> To be done:
Return, unaltered, every line from the beginning of the material below up to and including the one with "return left + right[::-1]".

-- start Data in this exercise --

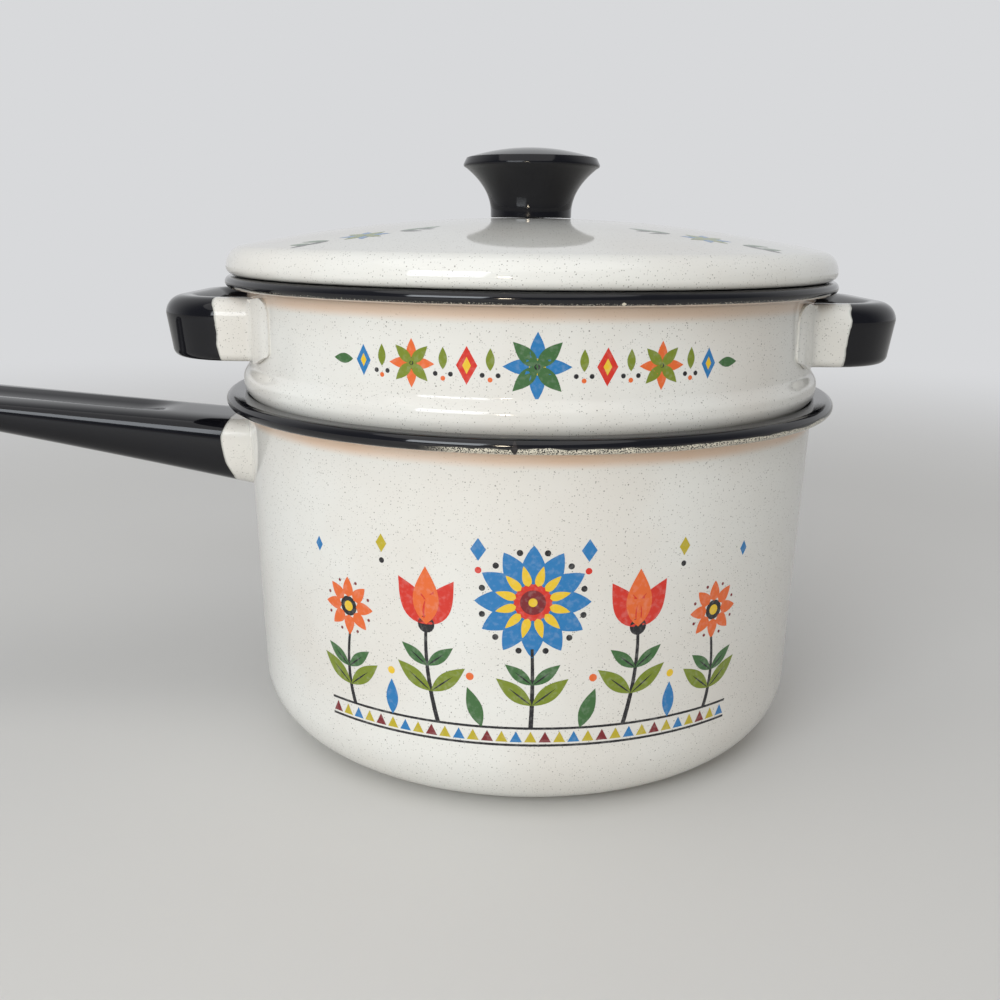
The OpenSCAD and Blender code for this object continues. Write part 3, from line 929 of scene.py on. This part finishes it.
def stalk(points, width, steps=14):
    """A curved stem along three points, tapering a little towards its end."""
    (ax, ay), (bx, by), (cx, cy) = points
    left, right = [], []
    for i in range(steps + 1):
        t = i / steps
        x, y = curve_point(points, t)
        dx = 2 * (1 - t) * (bx - ax) + 2 * t * (cx - bx)
        dy = 2 * (1 - t) * (by - ay) + 2 * t * (cy - by)
        size = math.hypot(dx, dy)
        half = width / 2 * (1 - STALK_TAPER * t)
        left.append((x - dy / size * half, y + dx / size * half))
        right.append((x + dy / size * half, y - dx / size * half))
    return left + right[::-1]


def diamond(at, width, height):
    x, y = at
    return [(x + width / 2, y), (x, y + height / 2), (x - width / 2, y), (x, y - height / 2)]


def daisy(at, radius, petals, colour, heart, dots=None):
    """A round flower: petals, a heart, and a ring of dots."""
    stamps = []
    for i in range(petals):
        angle = 360 * i / petals + 90
        stamps.append((petal(at, angle, radius * 0.32, radius * 0.68, radius * 0.42), colour, 1))
    stamps.append((disc(at, radius * 0.34), heart, 2))
    if dots:
        for i in range(petals):
            angle = math.radians(360 * (i + 0.5) / petals + 90)
            spot = (at[0] + radius * 0.9 * math.cos(angle), at[1] + radius * 0.9 * math.sin(angle))
            stamps.append((disc(spot, radius * 0.055, 12), dots, 1))
    return stamps


def leafy_stem(foot, bend, head):
    """A stem with two pairs of leaves."""
    stamps = [(stalk([foot, bend, head], 1.3), "black", 1)]
    for t, length, colour in ((0.3, 12.5, "olive"), (0.56, 9.5, "green")):
        joint = curve_point((foot, bend, head), t)
        for angle in (38, 142):
            stamps.append((leaf(joint, angle, length, length * 0.36), colour, 2))
            stamps.append((leaf(joint, angle, length * 0.66, 0.45), "black", 3))
    return stamps


def bell(at, angle, size, outer, inner):
    """A bell flower of three petals, opening along an angle."""
    stamps = []
    for turn in (-32, 32):
        stamps.append((leaf(at, angle + turn, size, size * 0.5, 0.75), outer, 2))
    stamps.append((leaf(at, angle, size * 1.08, size * 0.5, 0.8), inner, 3))
    stamps.append((disc(at, size * 0.16, 16), "black", 4))
    return stamps


def meadow():
    """The front of the saucepan: a row of tall flowers over a toothed border, in millimetres."""
    stamps = []
    for side in (-1, 1):
        stamps += leafy_stem((side * 26, 29), (side * 30, 44), (side * 29, 57))
        stamps += bell((side * 29, 57), 90, 15, "red", "orange")
        stamps += leafy_stem((side * 53, 29), (side * 56, 38), (side * 54, 50))
        stamps += daisy((side * 54, 58), 8.4, 8, "orange", "black", "maroon")
        stamps.append((disc((side * 54, 58), 1.5, 16), "yellow", 3))
        stamps.append((diamond((side * 14.5, 79), 4.2, 6.2), "blue", 1))
        stamps.append((disc((side * 14.5, 73.4), 0.9, 14), "red", 1))
        stamps.append((diamond((side * 42, 78), 3.4, 5.2), "mustard", 1))
        stamps.append((disc((side * 42, 73.2), 0.8, 14), "black", 1))
        stamps.append((diamond((side * 64.5, 74), 2.8, 4.4), "blue", 1))
        stamps.append((leaf((side * 13.5, 29), 90 - side * 20, 12, 4.2), "green", 1))
        stamps.append((leaf((side * 40, 29), 90, 10.5, 3.8), "blue", 1))
        stamps.append((disc((side * 40, 42), 1.1, 16), "yellow", 1))
        stamps.append((disc((side * 16.8, 43.4), 1.1, 16), "orange", 1))
    stamps += leafy_stem((0, 29), (0.5, 40), (0, 52))
    stamps += daisy((0, 65), 15.5, 12, "blue", "red", "black")
    for i in range(12):
        stamps.append((petal((0, 65), 30 * i + 105, 4.6, 5.6, 2.3), "yellow", 2))
    stamps.append((disc((0, 65), 3.4), "maroon", 3))
    stamps.append((disc((0, 65), 1.2, 16), "yellow", 4))
    stamps += border(-62, 62, 24, 29)
    return stamps


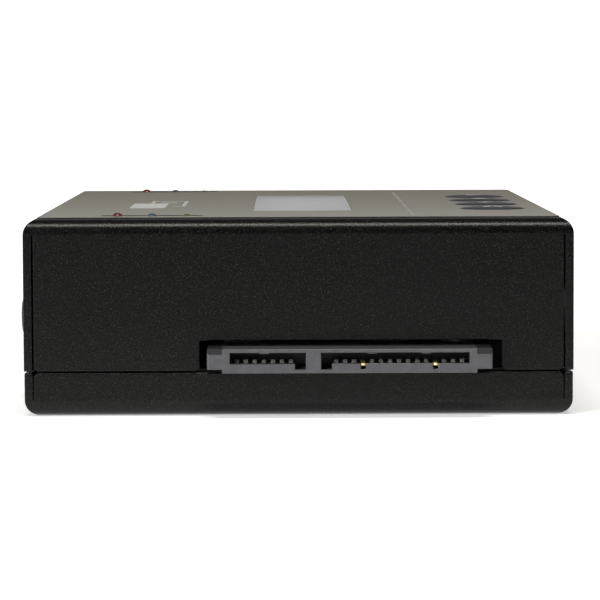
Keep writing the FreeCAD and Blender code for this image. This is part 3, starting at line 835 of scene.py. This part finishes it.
def film_print():
    """Generic marks: a sign of two sheets for copying, faint dashes and a ring, and a tick for each key."""
    shape = bmesh.new()
    patch(shape, divided(in_metres(SIGN_FRONT)), flat_film)
    stroke(shape, in_metres(SIGN_BEHIND), SIGN_LINE * MM, flat_film)
    for y in SIGN_TEXT_Y:
        stroke(shape, in_metres([(x, y) for x in SIGN_TEXT_X]), SIGN_LINE * MM, flat_film)
    place_piece("film_sign", shape, "panel_film", material=MATERIALS["film_ink"])
    shape = bmesh.new()
    low_y = RULE_START
    for dash, gap in RULE_DASHES:
        stroke(shape, in_metres([(RULE_X, low_y), (RULE_X, low_y + dash)]), RULE_LINE * MM, flat_film)
        low_y += dash + gap
    for key in KEYS:
        key_low, key_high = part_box(key + "_key_cap")
        y = (key_low.y + key_high.y) / 2
        stroke(shape, [(x * MM, y) for x in TICK_X], TICK_LINE * MM, flat_film)
    ring = circle(RULE_RING_X * MM, RULE_RING_Y * MM, RULE_RING_RADIUS * MM, 20)
    stroke(shape, ring, RULE_RING_LINE * MM, flat_film, closed=True)
    place_piece("film_marks", shape, "panel_film", material=MATERIALS["film_faint_ink"])


enclosure()
for end in ("source", "target"):
    receptacle(end)
softened("power_inlet", INLET_EDGE, "inlet_housing")
window_pane()
for key in KEYS:
    key_piece(key)
for colour in ("red", "blue", "green"):
    lamp_domes(colour)
power_button()
inlet_pin()
case_screws()
film_print()


# ---------------------------------------------------------------- stage, light and camera

def world_light():
    """White to the camera and through glass, white low behind in reflections, and a dim studio elsewhere."""
    world = bpy.data.worlds.new("studio")
    world.use_nodes = True
    bpy.context.scene.world = world
    tree = world.node_tree
    tree.nodes.clear()
    out = tree.nodes.new("ShaderNodeOutputWorld")
    low_part = span(tree, coordinate(tree, "Z", "Generated"), 1.0, 0.0, 0.12, 0.42, "SMOOTHSTEP")
    rear_part = span(tree, coordinate(tree, "Y", "Generated"), 0.0, 1.0, 0.0, 0.6, "SMOOTHSTEP")
    sideways = calculated(tree, "ABSOLUTE", coordinate(tree, "X", "Generated"))
    light = tree.nodes.new("ShaderNodeBackground")
    tree.links.new(span(tree, sideways, 0.13, 0.5, 0.3, 0.85), light.inputs["Strength"])
    seen = tree.nodes.new("ShaderNodeBackground")
    seen.inputs["Strength"].default_value = 1.0
    seen.inputs["Color"].default_value = (1, 1, 1, 1)
    path = tree.nodes.new("ShaderNodeLightPath")
    backdrop = calculated(tree, "MULTIPLY", low_part, rear_part)
    white = calculated(tree, "MULTIPLY", path.outputs["Is Glossy Ray"], backdrop)
    for ray in ("Is Camera Ray", "Is Transmission Ray"):
        white = calculated(tree, "MAXIMUM", path.outputs[ray], white)
    mix = tree.nodes.new("ShaderNodeMixShader")
    tree.links.new(white, mix.inputs["Fac"])
    tree.links.new(light.outputs["Background"], mix.inputs[1])
    tree.links.new(seen.outputs["Background"], mix.inputs[2])
    tree.links.new(mix.outputs["Shader"], out.inputs["Surface"])


def floor_material():
    """White paint, clear from below, that glows more to the camera and less in reflections further out."""
    made = bpy.data.materials.new("floor_white")
    made.use_nodes = True
    tree = made.node_tree
    tree.nodes.clear()
    out = tree.nodes.new("ShaderNodeOutputMaterial")
    paint = tree.nodes.new("ShaderNodeBsdfDiffuse")
    paint.inputs["Color"].default_value = (0.82, 0.82, 0.82, 1)
    glow = tree.nodes.new("ShaderNodeEmission")
    glow.inputs["Color"].default_value = (1, 1, 1, 1)
    path = tree.nodes.new("ShaderNodeLightPath")
    place = tree.nodes.new("ShaderNodeTexCoord")
    distance = tree.nodes.new("ShaderNodeVectorMath")
    distance.operation = "LENGTH"
    tree.links.new(place.outputs["Object"], distance.inputs[0])
    reach = distance.outputs["Value"]
    seen = calculated(tree, "MULTIPLY", path.outputs["Is Camera Ray"], span(tree, reach, 0.45, 1.0, 0.1, 0.5))
    mirrored = calculated(tree, "MAXIMUM", path.outputs["Is Glossy Ray"], path.outputs["Is Transmission Ray"])
    strength = calculated(tree, "MULTIPLY_ADD", mirrored, span(tree, reach, 0.8, 0.15, 0.07, 0.28), seen)
    tree.links.new(strength, glow.inputs["Strength"])
    both = tree.nodes.new("ShaderNodeAddShader")
    tree.links.new(paint.outputs["BSDF"], both.inputs[0])
    tree.links.new(glow.outputs["Emission"], both.inputs[1])
    clear = tree.nodes.new("ShaderNodeBsdfTransparent")
    side = tree.nodes.new("ShaderNodeNewGeometry")
    mix = tree.nodes.new("ShaderNodeMixShader")
    tree.links.new(side.outputs["Backfacing"], mix.inputs["Fac"])
    tree.links.new(both.outputs["Shader"], mix.inputs[1])
    tree.links.new(clear.outputs["BSDF"], mix.inputs[2])
    tree.links.new(mix.outputs["Shader"], out.inputs["Surface"])
    return made


FLOOR_RADIUS = 4.0
FLOOR_BELOW = 0.03 * MM


def studio_floor():
    """Plain white floor that keeps the shadow."""
    mesh = bpy.data.meshes.new("studio_floor")
    shape = bmesh.new()
    bmesh.ops.create_circle(shape, cap_ends=True, radius=FLOOR_RADIUS, segments=96)
    shape.to_mesh(mesh)
    shape.free()
    floor = bpy.data.objects.new("studio_floor", mesh)
    floor.location = (0, 0, -FLOOR_BELOW)
    bpy.context.scene.collection.objects.link(floor)
    mesh.materials.append(floor_material())


def area_lamp(name, place, target, size, power, spread=180.0, colour=(1.0, 1.0, 1.0)):
    """Rectangular lamp at a place, facing a target; lengths in metres, spread in degrees."""
    data = bpy.data.lights.new(name, "AREA")
    data.shape = "RECTANGLE"
    data.size, data.size_y = size
    data.energy = power
    data.spread = math.radians(spread)
    data.color = colour
    lamp = bpy.data.objects.new(name, data)
    lamp.location = place
    aim = Vector(target) - Vector(place)
    lamp.rotation_mode = "QUATERNION"
    lamp.rotation_quaternion = aim.to_track_quat("-Z", "Y")
    bpy.context.scene.collection.objects.link(lamp)


CAMERA_PLACE = Vector((-1.56, -482.67, 47.82)) * MM
CAMERA_TURN = (4.180, -0.2, 0.243)
CAMERA_SENSOR = 36.0
CAMERA_LENS = 182.16


def camera():
    """Camera at the photograph's viewing angle; its turn is a rotation vector in degrees."""
    turn = Vector(math.radians(angle) for angle in CAMERA_TURN)
    to_camera = Matrix.Rotation(turn.length, 3, turn.normalized())
    right = to_camera.transposed() @ Vector((1, 0, 0))
    up = to_camera.transposed() @ Vector((0, 0, 1))
    forward = to_camera.transposed() @ Vector((0, 1, 0))
    axes = Matrix((right, up, -forward)).transposed()
    data = bpy.data.cameras.new("camera")
    data.sensor_width = CAMERA_SENSOR
    data.lens = CAMERA_LENS
    data.clip_start = 0.01
    data.clip_end = 20.0
    cam = bpy.data.objects.new("camera", data)
    cam.matrix_world = Matrix.Translation(CAMERA_PLACE) @ axes.to_4x4()
    bpy.context.scene.collection.objects.link(cam)
    bpy.context.scene.camera = cam


world_light()
studio_floor()
area_lamp("overhead_softbox", (0.0, -0.31, 0.9), (0, -0.02, 0.02), (0.42, 0.14), 5.2,
          colour=(1.0, 0.965, 0.885))
area_lamp("front_softbox", (-0.95, -1.05, 0.5), (0, 0, 0.015), (0.9, 0.8), 4.0, spread=90.0)
camera()
bpy.context.scene.view_settings.view_transform = "Standard"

-- end Data in this exercise --

> Response to this task:
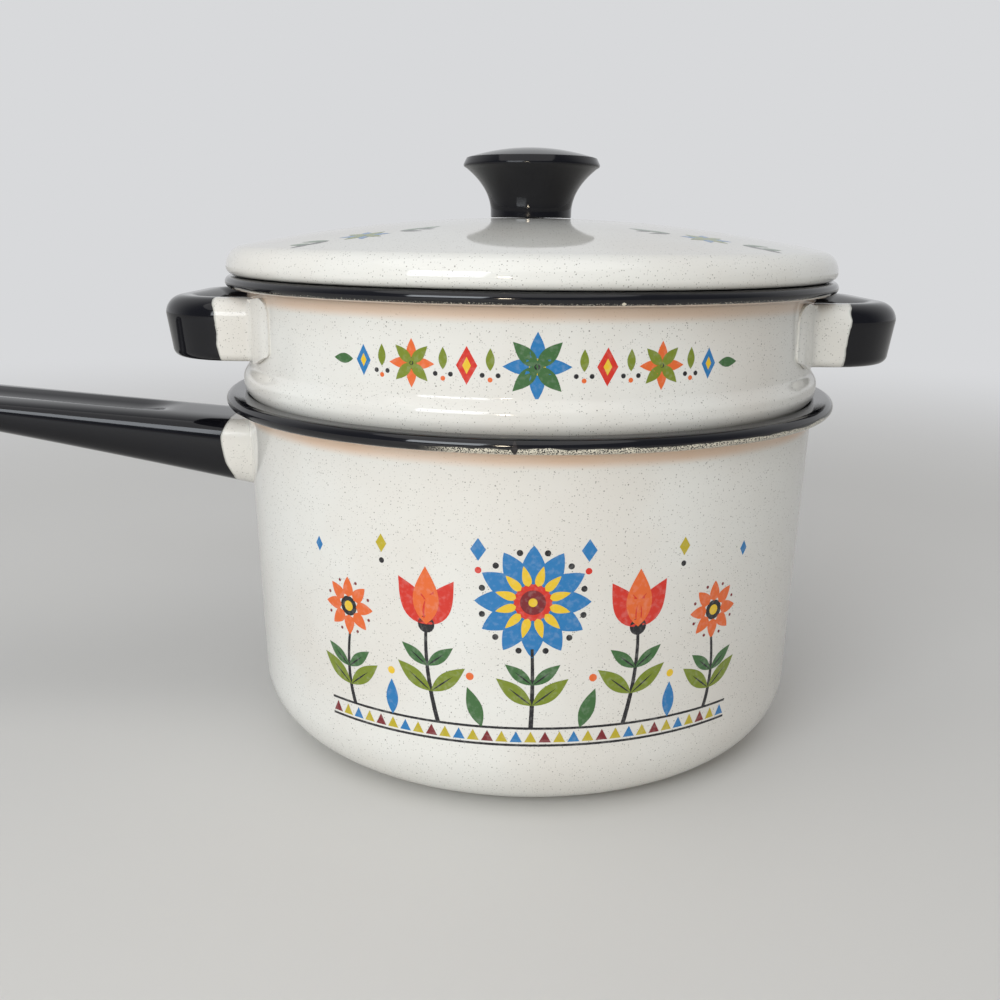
The OpenSCAD and Blender code for this object continues. Write part 3, from line 929 of scene.py on. This part finishes it.
def stalk(points, width, steps=14):
    """A curved stem along three points, tapering a little towards its end."""
    (ax, ay), (bx, by), (cx, cy) = points
    left, right = [], []
    for i in range(steps + 1):
        t = i / steps
        x, y = curve_point(points, t)
        dx = 2 * (1 - t) * (bx - ax) + 2 * t * (cx - bx)
        dy = 2 * (1 - t) * (by - ay) + 2 * t * (cy - by)
        size = math.hypot(dx, dy)
        half = width / 2 * (1 - STALK_TAPER * t)
        left.append((x - dy / size * half, y + dx / size * half))
        right.append((x + dy / size * half, y - dx / size * half))
    return left + right[::-1]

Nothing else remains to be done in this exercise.